The request –
For the listing below, give the count of lines containing "from", and no other text.

═════ Provided information ═════

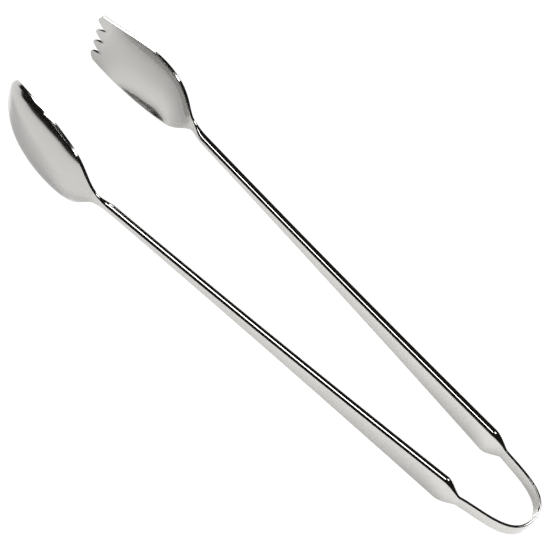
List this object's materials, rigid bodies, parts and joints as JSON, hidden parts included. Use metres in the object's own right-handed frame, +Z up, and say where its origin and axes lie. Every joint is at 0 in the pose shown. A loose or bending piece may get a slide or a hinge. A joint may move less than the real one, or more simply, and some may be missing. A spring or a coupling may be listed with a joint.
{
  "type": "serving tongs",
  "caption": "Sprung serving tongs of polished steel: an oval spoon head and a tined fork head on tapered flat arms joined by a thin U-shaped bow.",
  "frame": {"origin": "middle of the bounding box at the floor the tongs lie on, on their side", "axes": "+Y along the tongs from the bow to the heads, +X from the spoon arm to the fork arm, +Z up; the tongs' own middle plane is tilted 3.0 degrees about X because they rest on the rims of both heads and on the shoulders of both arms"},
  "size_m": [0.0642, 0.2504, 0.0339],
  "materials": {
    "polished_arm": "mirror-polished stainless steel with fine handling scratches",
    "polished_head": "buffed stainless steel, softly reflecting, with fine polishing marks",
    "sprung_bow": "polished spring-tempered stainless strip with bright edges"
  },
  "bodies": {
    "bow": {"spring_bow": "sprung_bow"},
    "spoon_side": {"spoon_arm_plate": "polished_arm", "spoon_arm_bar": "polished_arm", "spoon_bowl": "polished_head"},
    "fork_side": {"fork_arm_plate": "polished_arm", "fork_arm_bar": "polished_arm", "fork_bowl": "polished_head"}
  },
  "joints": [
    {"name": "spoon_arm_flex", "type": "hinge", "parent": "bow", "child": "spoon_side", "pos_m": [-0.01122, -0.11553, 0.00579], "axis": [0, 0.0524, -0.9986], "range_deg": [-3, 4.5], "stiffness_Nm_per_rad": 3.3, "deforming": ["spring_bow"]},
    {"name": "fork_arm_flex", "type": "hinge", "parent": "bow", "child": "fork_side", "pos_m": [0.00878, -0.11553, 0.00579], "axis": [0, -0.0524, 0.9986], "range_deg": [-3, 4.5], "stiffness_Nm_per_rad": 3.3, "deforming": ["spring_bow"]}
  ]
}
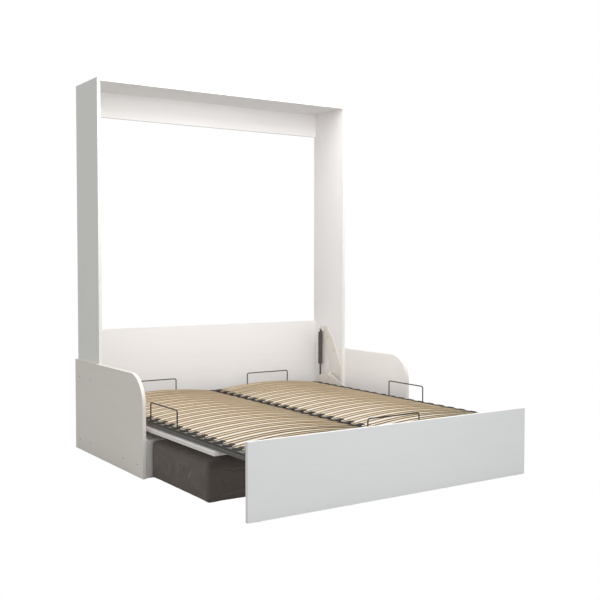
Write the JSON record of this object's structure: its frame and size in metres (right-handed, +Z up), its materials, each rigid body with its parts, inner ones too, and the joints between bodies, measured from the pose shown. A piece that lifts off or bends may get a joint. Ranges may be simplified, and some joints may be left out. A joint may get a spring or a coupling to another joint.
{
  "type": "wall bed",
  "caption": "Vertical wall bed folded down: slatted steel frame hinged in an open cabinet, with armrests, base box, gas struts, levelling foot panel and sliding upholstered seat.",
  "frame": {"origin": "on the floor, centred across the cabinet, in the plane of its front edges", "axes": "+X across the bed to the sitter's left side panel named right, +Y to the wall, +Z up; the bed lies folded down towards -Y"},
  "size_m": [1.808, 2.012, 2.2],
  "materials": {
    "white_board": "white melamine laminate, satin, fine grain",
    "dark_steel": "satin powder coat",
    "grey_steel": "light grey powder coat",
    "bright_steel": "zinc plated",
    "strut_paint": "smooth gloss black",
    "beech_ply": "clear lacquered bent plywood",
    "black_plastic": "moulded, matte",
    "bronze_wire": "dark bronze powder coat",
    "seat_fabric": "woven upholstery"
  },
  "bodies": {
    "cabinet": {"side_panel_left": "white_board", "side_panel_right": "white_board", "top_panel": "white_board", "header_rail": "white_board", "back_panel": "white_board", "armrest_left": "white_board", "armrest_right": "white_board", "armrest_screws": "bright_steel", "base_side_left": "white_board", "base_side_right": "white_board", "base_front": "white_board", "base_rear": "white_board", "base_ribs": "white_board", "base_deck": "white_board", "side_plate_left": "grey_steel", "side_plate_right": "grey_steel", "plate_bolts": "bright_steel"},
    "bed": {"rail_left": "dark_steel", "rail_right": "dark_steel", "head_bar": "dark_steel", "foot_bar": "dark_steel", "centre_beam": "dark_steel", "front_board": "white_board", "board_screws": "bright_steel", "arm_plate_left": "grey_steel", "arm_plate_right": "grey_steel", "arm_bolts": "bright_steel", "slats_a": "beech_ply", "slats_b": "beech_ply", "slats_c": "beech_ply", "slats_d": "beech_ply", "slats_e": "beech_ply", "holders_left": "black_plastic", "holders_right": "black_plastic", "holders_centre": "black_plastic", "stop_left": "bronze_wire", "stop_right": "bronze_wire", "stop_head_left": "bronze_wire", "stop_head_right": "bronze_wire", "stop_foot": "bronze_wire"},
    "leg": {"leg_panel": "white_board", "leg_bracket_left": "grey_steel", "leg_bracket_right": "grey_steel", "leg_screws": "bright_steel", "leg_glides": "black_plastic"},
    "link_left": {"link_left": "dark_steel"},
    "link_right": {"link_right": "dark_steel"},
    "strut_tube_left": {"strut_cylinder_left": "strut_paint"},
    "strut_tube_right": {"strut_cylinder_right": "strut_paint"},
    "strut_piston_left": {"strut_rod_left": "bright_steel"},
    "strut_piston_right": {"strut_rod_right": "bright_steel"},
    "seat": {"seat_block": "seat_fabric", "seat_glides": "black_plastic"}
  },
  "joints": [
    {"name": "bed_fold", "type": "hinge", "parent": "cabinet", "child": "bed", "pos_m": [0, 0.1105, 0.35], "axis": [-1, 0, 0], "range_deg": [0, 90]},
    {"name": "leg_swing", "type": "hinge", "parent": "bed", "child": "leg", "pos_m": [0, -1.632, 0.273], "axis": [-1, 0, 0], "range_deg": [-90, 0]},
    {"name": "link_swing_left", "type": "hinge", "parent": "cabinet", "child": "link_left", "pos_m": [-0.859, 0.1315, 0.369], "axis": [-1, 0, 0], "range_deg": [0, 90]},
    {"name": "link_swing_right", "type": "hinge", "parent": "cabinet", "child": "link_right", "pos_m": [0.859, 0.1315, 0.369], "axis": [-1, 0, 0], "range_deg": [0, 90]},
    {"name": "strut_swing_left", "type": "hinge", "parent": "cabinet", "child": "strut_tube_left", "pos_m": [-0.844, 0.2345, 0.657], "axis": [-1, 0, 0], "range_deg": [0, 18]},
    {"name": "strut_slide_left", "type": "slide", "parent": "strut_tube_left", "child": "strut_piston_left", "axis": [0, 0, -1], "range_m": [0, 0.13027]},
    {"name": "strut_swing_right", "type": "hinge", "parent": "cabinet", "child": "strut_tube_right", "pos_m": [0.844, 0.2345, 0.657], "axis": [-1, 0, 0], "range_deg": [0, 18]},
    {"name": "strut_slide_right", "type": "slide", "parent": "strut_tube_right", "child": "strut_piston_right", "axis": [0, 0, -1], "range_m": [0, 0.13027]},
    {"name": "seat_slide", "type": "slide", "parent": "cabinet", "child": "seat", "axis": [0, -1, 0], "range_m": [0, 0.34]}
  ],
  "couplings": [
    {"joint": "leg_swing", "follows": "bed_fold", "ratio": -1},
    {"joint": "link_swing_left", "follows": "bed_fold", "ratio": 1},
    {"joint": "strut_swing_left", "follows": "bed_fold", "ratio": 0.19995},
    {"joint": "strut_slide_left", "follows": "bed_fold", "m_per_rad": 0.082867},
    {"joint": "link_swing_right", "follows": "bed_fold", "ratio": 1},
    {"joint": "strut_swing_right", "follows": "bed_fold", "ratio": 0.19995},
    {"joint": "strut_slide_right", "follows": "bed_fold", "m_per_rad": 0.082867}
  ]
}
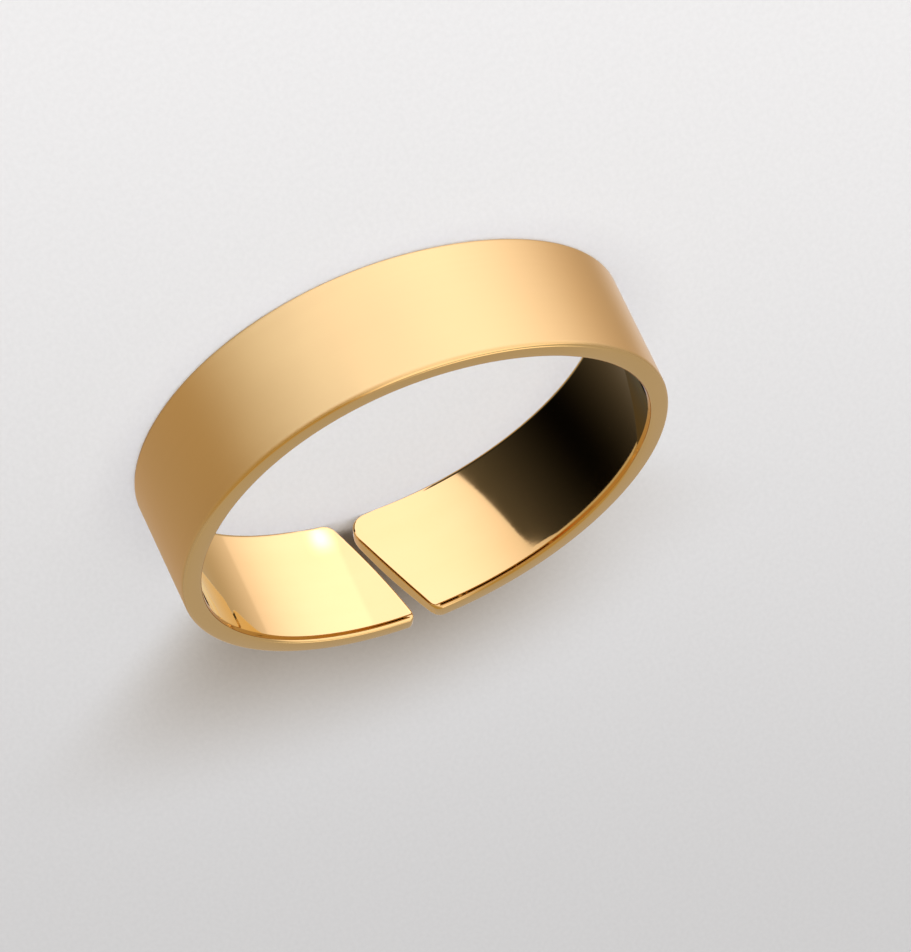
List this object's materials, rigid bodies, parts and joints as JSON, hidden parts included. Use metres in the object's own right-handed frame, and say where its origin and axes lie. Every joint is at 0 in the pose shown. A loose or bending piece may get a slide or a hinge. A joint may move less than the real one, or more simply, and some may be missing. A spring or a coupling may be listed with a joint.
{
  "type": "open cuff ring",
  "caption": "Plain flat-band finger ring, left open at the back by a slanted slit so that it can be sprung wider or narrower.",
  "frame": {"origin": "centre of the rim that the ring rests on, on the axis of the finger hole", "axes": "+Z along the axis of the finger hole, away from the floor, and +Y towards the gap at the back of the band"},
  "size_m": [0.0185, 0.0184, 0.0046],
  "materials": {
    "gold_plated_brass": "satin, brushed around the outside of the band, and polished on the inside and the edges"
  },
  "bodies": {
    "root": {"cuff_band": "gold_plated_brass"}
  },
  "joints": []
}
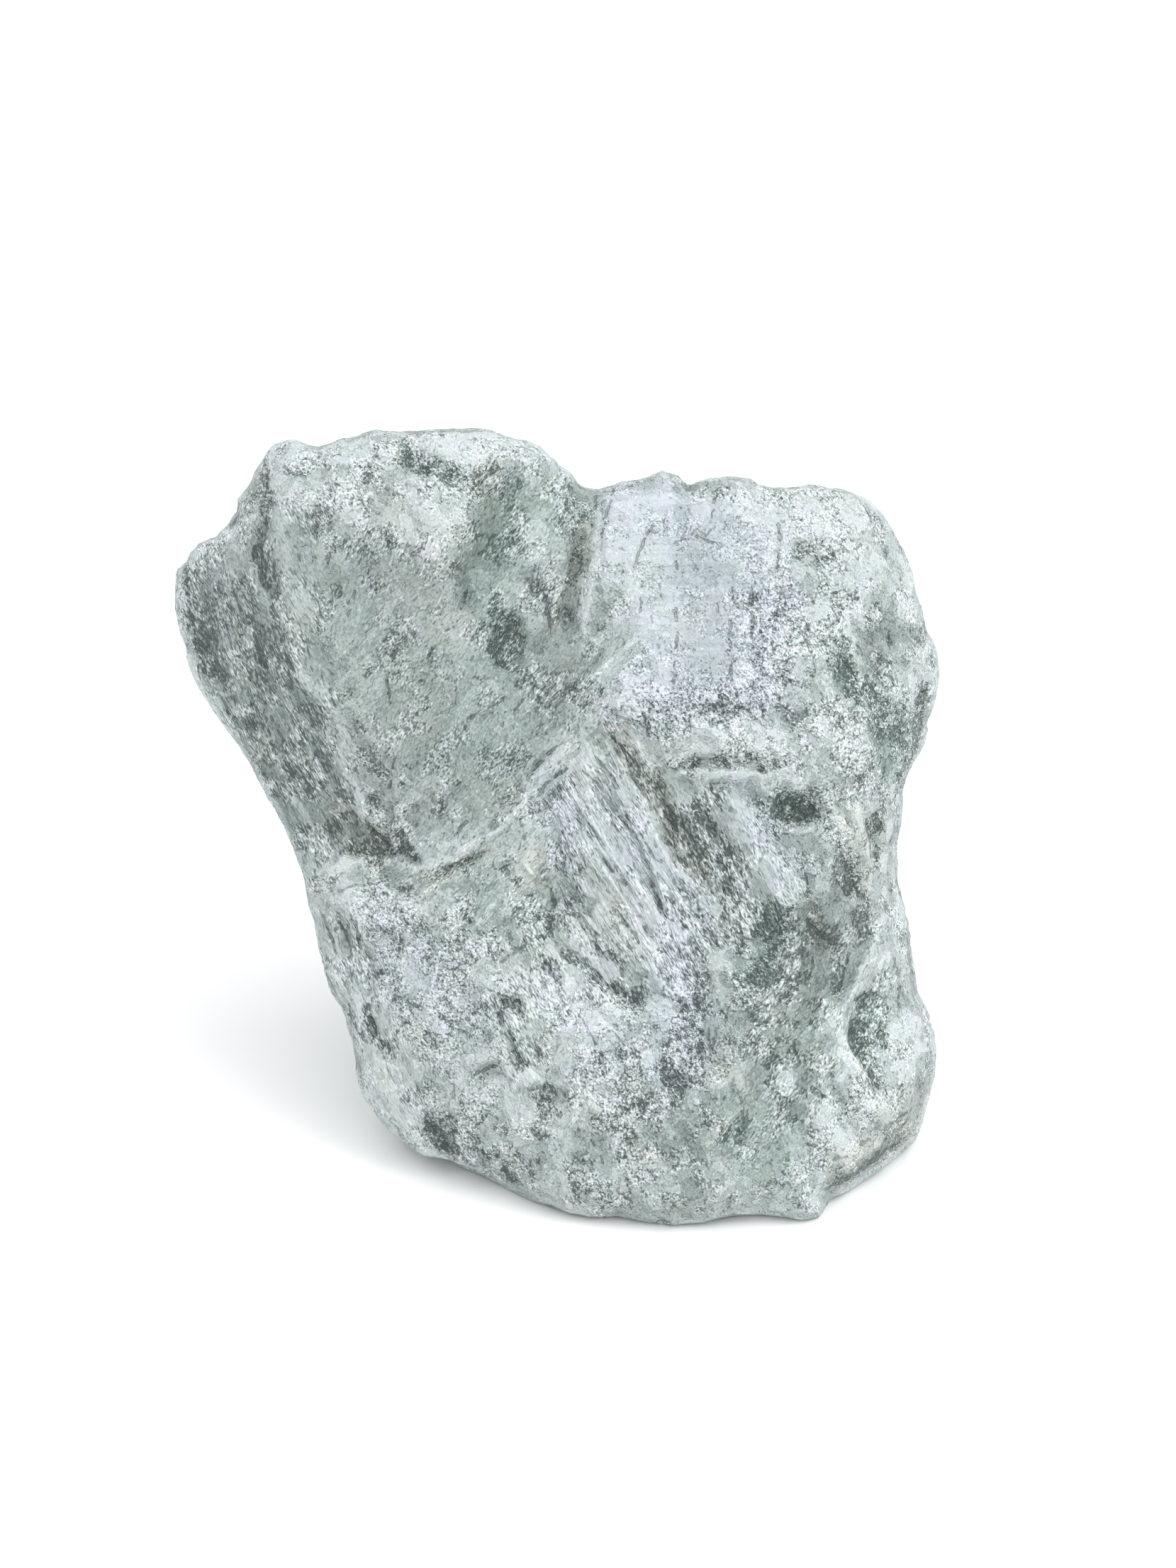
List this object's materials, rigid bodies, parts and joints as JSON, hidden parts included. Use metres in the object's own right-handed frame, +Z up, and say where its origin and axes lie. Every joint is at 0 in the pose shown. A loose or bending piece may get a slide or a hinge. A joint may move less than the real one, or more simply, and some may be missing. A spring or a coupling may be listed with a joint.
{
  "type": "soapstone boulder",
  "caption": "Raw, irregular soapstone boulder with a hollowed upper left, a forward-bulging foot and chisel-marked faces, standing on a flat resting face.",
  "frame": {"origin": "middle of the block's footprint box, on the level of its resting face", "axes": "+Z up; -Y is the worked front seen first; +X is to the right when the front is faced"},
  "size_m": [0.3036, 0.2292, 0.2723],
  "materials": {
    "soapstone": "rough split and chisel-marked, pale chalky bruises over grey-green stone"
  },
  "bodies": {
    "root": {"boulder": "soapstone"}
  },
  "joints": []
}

═════

Task solution –
3